The report called for Taiwan to establish a multilayered 80 kilometre (50-mile) maritime hellscape stretching from the invasion beaches China’s People’s Liberation Army (PLA) will be assaulting, with different drone and weapon mixes to sink, damage or otherwise interfere with the ships bringing in the invasion forces.

“It is an operational concept supporting a defense-by-denial strategy that aims to prevent Beijing from achieving its military objective, thereby deterring an attack in the first place,” the report says. “It does so by preventing the PLA from transporting enough troops to Taiwan to conquer the island, using an approach designed to remain effective even amid extensive communications and GPS jamming.”

The first of these four layers would stretch from 40 to 80 km from the coastline and would utilize a variety of longer-ranged air, seaborne, sub-surface drones and even decoy drones working alongside conventional anti-ship cruise and supersonic missiles to saturate opposing air defenses.

“Facing mixed drone and missile raids, Chinese forces would have little time to distinguish sophisticated threats from decoys, forcing them to engage everything. This would rapidly deplete shipboard interceptors, leaving the fleet vulnerable to follow-on attacks,” it says.

This would be followed by attacks on the second layer that stretches from 5km to 40km offshore, which would see attacks on the landing craft carrying troops and equipment from the larger landing ships to shore in an effort to disrupt the PLA’s landing schedule using extensive pre-laid minefields and more drone and missile attacks as attempts are made by the attacking PLA forces to negotiate and clear these mines.

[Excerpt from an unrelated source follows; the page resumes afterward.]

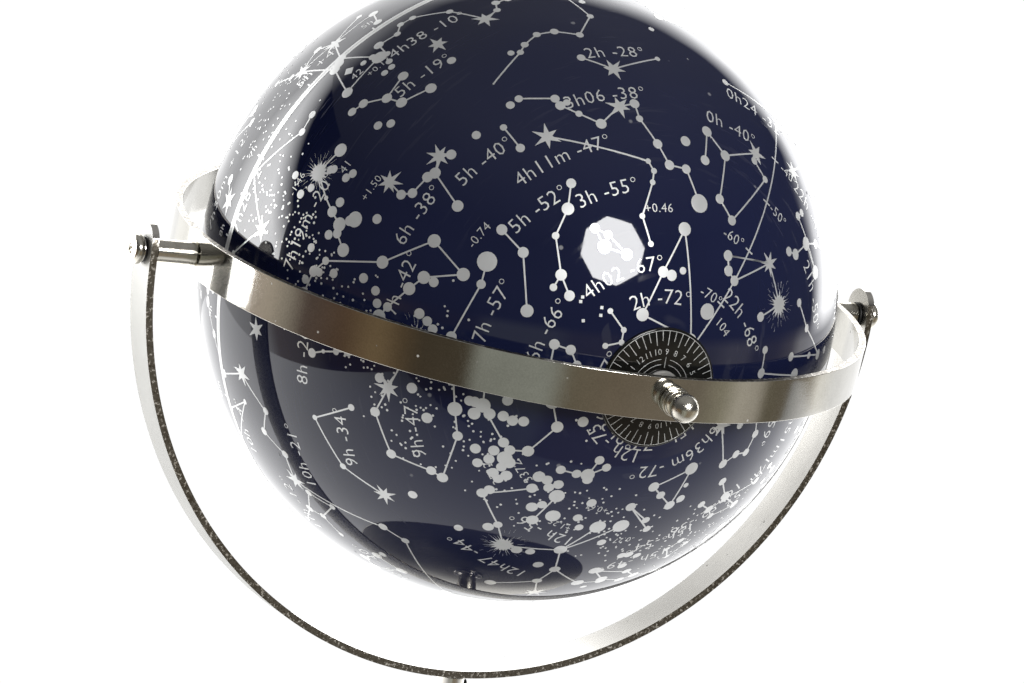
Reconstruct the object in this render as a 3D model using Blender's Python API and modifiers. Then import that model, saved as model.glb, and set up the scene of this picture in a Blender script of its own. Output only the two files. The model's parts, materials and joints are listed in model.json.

The last two layers are located from 5km to the shoreline and on the invasion beaches themselves, where shorter-range, line-of sight weapons and attack drones with autonomous terminal guidance that enables them to go the “last mile” and hit their target without operator input to nullify attempts to jam the link between the drones and their human controllers.

A Strategy Fallen Short

However, the report cautioned that Taiwan’s implementation of its porcupine strategy has so far fallen short, with the report noting that critics that include Trump administration officials, have accused Taiwan of displaying “an alarming lack of urgency” and not spending anywhere near enough despite recent increases in defense budgets.

It also said that the conservative Taiwanese military, which already suffers from personnel shortages and insufficient training, has not invested enough in these asymmetric capabilities.

“Beyond its equipment problems, Taiwan’s military suffers from serious deficiencies in manpower, training, and planning that raise doubts about its ability to resist a larger PLA force,” the report says. “Without this foundation, military planners struggle to justify procurement decisions, commanders cannot develop realistic training scenarios, and units lack a shared understanding of how they would actually fight.

“The result is a force that may possess the right equipment but lacks the intellectual framework to employ it effectively.”

The paper also called for Taiwan to redirect more of its spending towards the domestic defense industry to manufacture drones locally, noting that President Lai Ching-te’s additional special budget for defense has allocated only 300 billion New Taiwan dollars ($9.6 billion) on locally made weapons and three times that amount on weapon systems imported from the US.